Use private connections when actions must happen in the user context. Email, personal calendar, personal Drive files, and similar OAuth-based tools often work best as private connections.

Private access makes it clearer who authorized the action and usually respects the permissions already defined in the external service.

Typical private connections:

  • Gmail when an agent drafts or sends from a user's mailbox.
  • Google Calendar or Microsoft Outlook when actions should use a user's calendar.
  • Google Drive when the agent should only access files the user can already access.

Credential Practices

  • Store only credentials that are needed for the tool.
  • Prefer scoped tokens and service accounts over broad admin credentials.
  • Rotate API keys when owners change.
  • Re-authorize OAuth connections when access expires or policies change.
  • Check write-capable tools before sharing them broadly.

Approval and Audit Checks

For connections that send messages, create tickets, edit campaigns, update CRM records, or write to files, configure confirmation where available and review Tool Executions after testing. The execution detail shows arguments, result, approval requirement, and approval status.

Approval should be reviewed at the function level, not only at the connection level. A single connection can expose both low-risk read functions and high-risk write functions. For example, a Drive-style connection may safely list or read files without approval, while update, replace, delete, move, or share functions should require approval when they can affect important documents.

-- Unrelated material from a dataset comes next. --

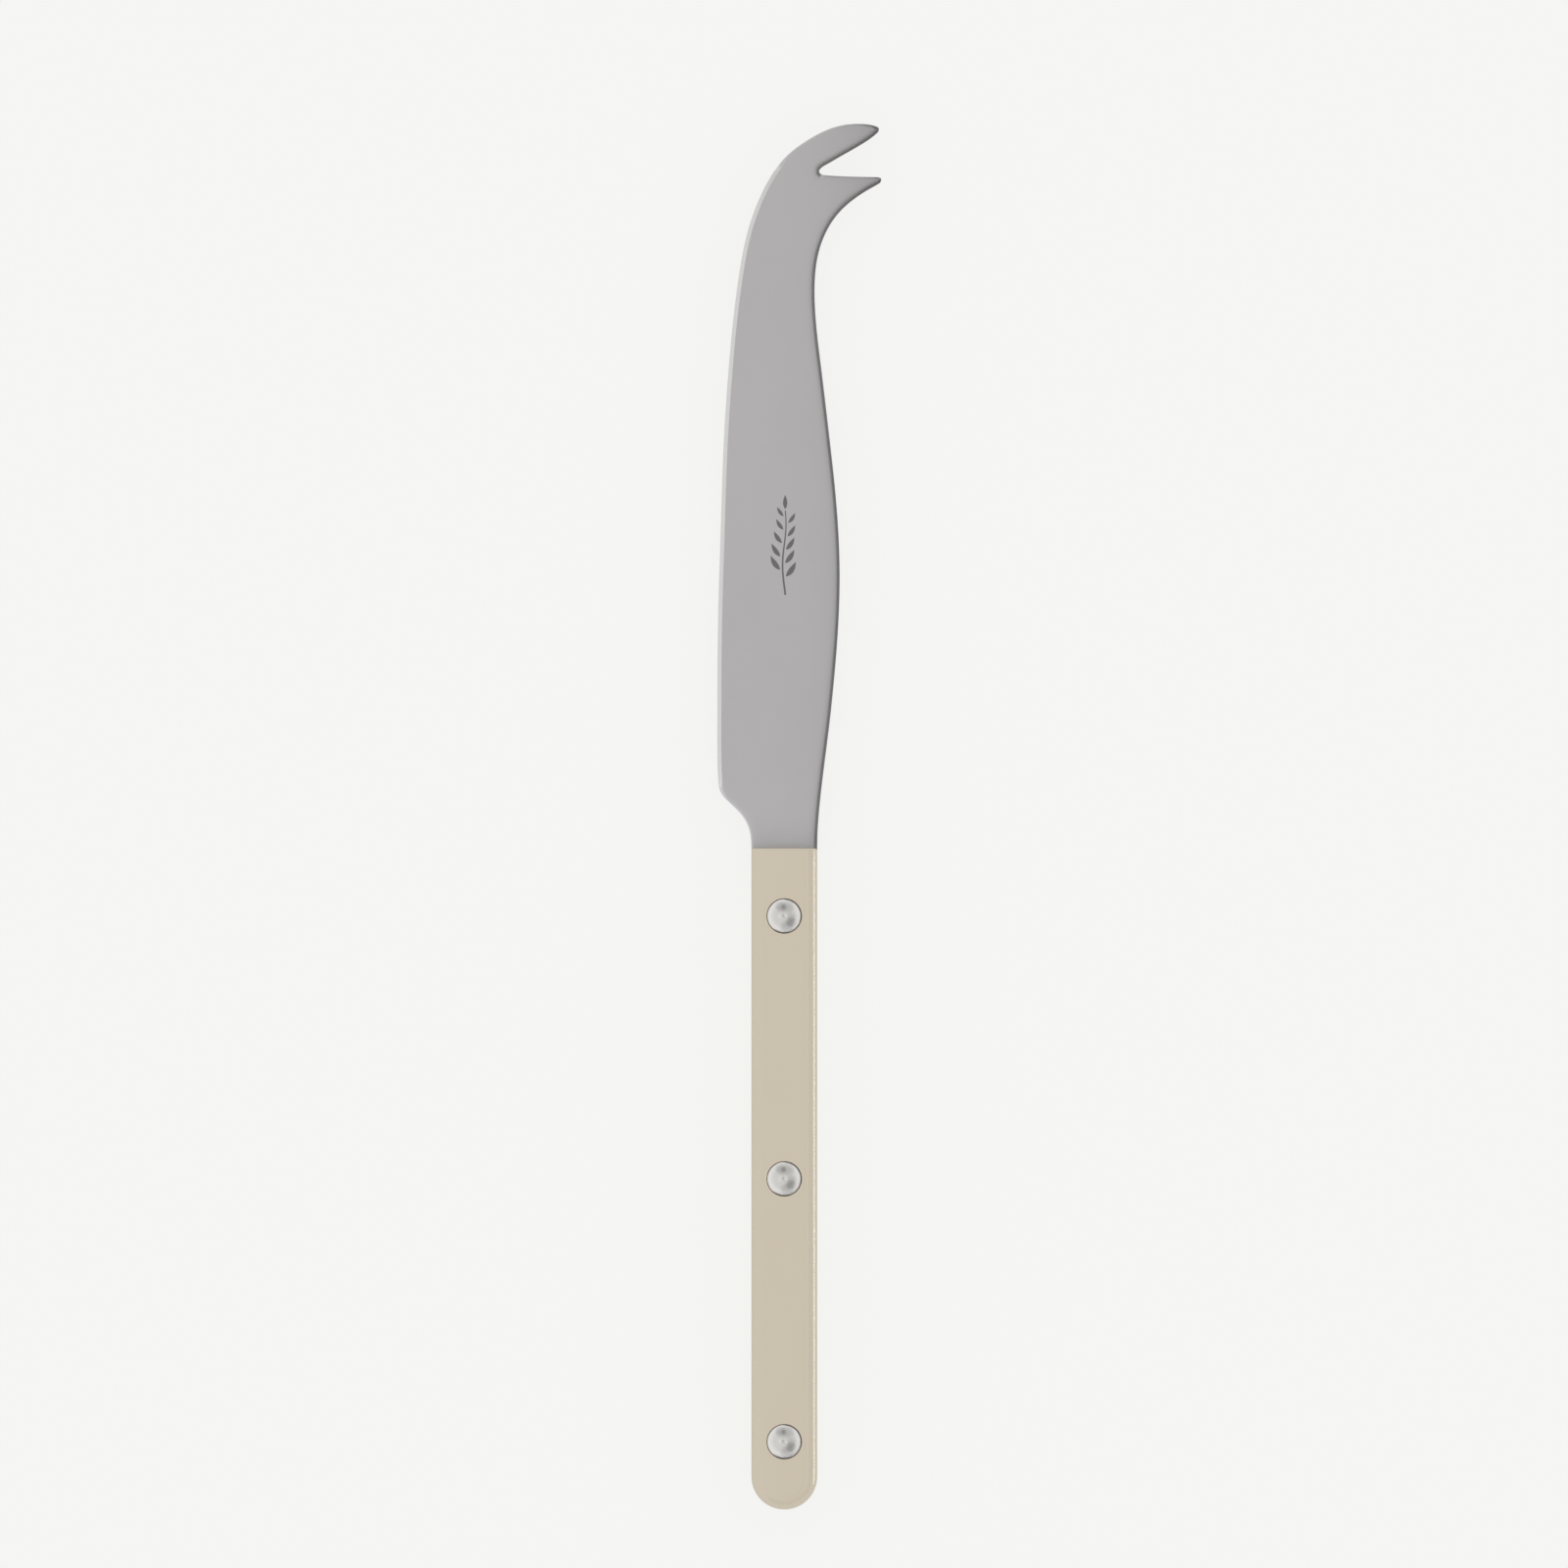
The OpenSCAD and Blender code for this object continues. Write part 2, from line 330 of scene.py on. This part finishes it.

Use this pattern before sharing a connection with users:

  • Leave read-only functions direct when the data exposure is acceptable for the agent's audience.
  • Require approval for functions that send, publish, delete, overwrite, create financial records, update customer data, change permissions, or trigger external processes.
  • Test at least one read function and one approval-protected write function before adding the connection to a production agent or workflow.
  • Document which admin or business owner should approve sensitive functions.